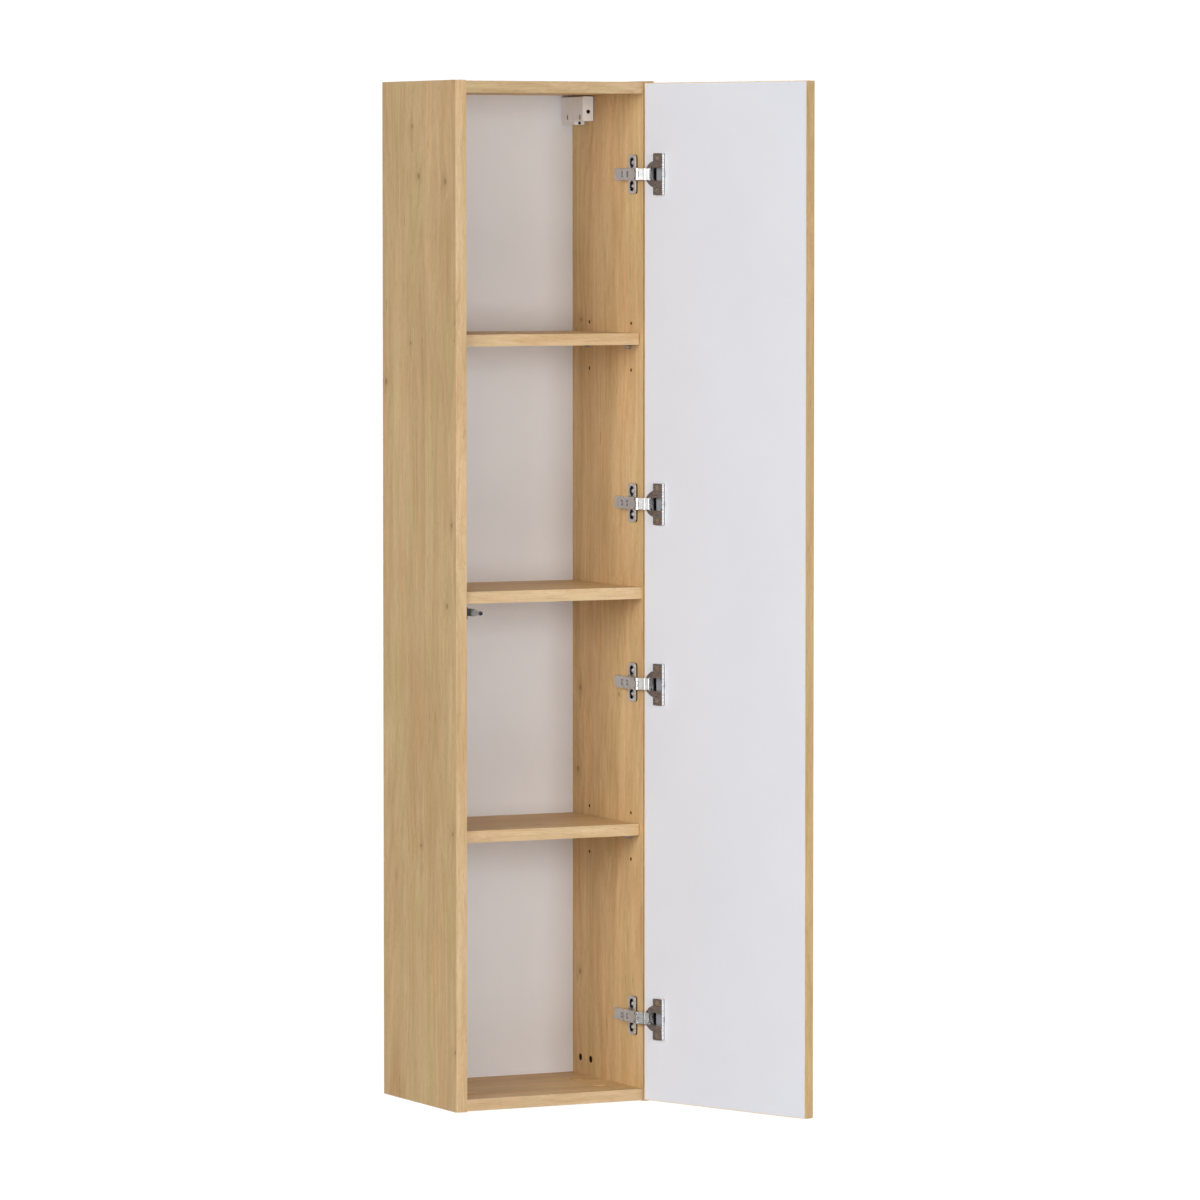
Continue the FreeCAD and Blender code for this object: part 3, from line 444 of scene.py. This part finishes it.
def oak_tone(graph, place, streaks, fibres, figure):
    """From 0, dark, to 1, pale: clouds, bands, streaks and fibres, less the faint rings."""
    tone = graph.times(graph.noise(place, CLOUDS), CLOUD_WEIGHT)
    bands = graph.noise(place, BANDS)
    for layer, weight in ((bands, BAND_WEIGHT), (streaks, STREAK_WEIGHT), (fibres, FIBRE_WEIGHT)):
        tone = graph.math("ADD", tone, graph.times(layer, weight))
    turns = graph.times(graph.noise(place, CONTOURS), RINGS_PER_CONTOUR)
    rings = graph.span(graph.math("SINE", turns), *RING_RUN)
    tone = graph.math("SUBTRACT", tone, graph.times(rings, RING_WEIGHT * figure))
    return graph.span(tone, *TONE_RUN)


def oak_tint(graph, place, colour):
    """Slow drifts of the colour towards rose and towards moss."""
    hue = graph.noise(place, HUES)
    rosy = graph.blend(1.0, colour, ROSY, "MULTIPLY")
    mossy = graph.blend(1.0, colour, MOSSY, "MULTIPLY")
    colour = graph.blend(graph.span(hue, *ROSY_RUN), colour, rosy)
    return graph.blend(graph.span(hue, *MOSSY_RUN), colour, mossy)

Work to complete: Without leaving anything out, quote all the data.

Complete answer:
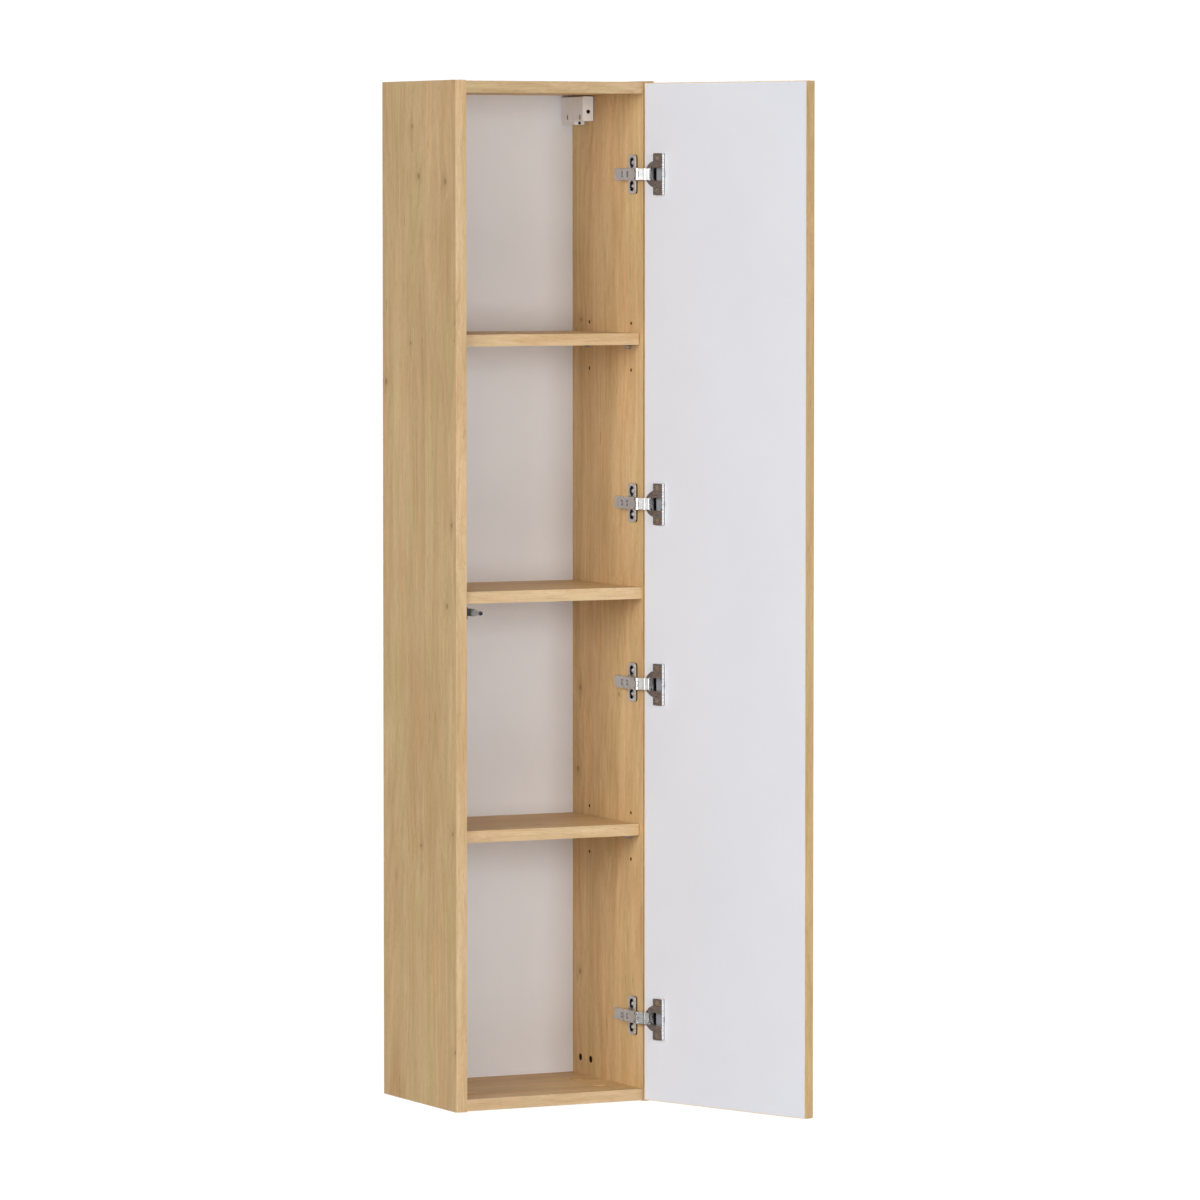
Continue the FreeCAD and Blender code for this object: part 3, from line 444 of scene.py. This part finishes it.
def oak_tone(graph, place, streaks, fibres, figure):
    """From 0, dark, to 1, pale: clouds, bands, streaks and fibres, less the faint rings."""
    tone = graph.times(graph.noise(place, CLOUDS), CLOUD_WEIGHT)
    bands = graph.noise(place, BANDS)
    for layer, weight in ((bands, BAND_WEIGHT), (streaks, STREAK_WEIGHT), (fibres, FIBRE_WEIGHT)):
        tone = graph.math("ADD", tone, graph.times(layer, weight))
    turns = graph.times(graph.noise(place, CONTOURS), RINGS_PER_CONTOUR)
    rings = graph.span(graph.math("SINE", turns), *RING_RUN)
    tone = graph.math("SUBTRACT", tone, graph.times(rings, RING_WEIGHT * figure))
    return graph.span(tone, *TONE_RUN)


def oak_tint(graph, place, colour):
    """Slow drifts of the colour towards rose and towards moss."""
    hue = graph.noise(place, HUES)
    rosy = graph.blend(1.0, colour, ROSY, "MULTIPLY")
    mossy = graph.blend(1.0, colour, MOSSY, "MULTIPLY")
    colour = graph.blend(graph.span(hue, *ROSY_RUN), colour, rosy)
    return graph.blend(graph.span(hue, *MOSSY_RUN), colour, mossy)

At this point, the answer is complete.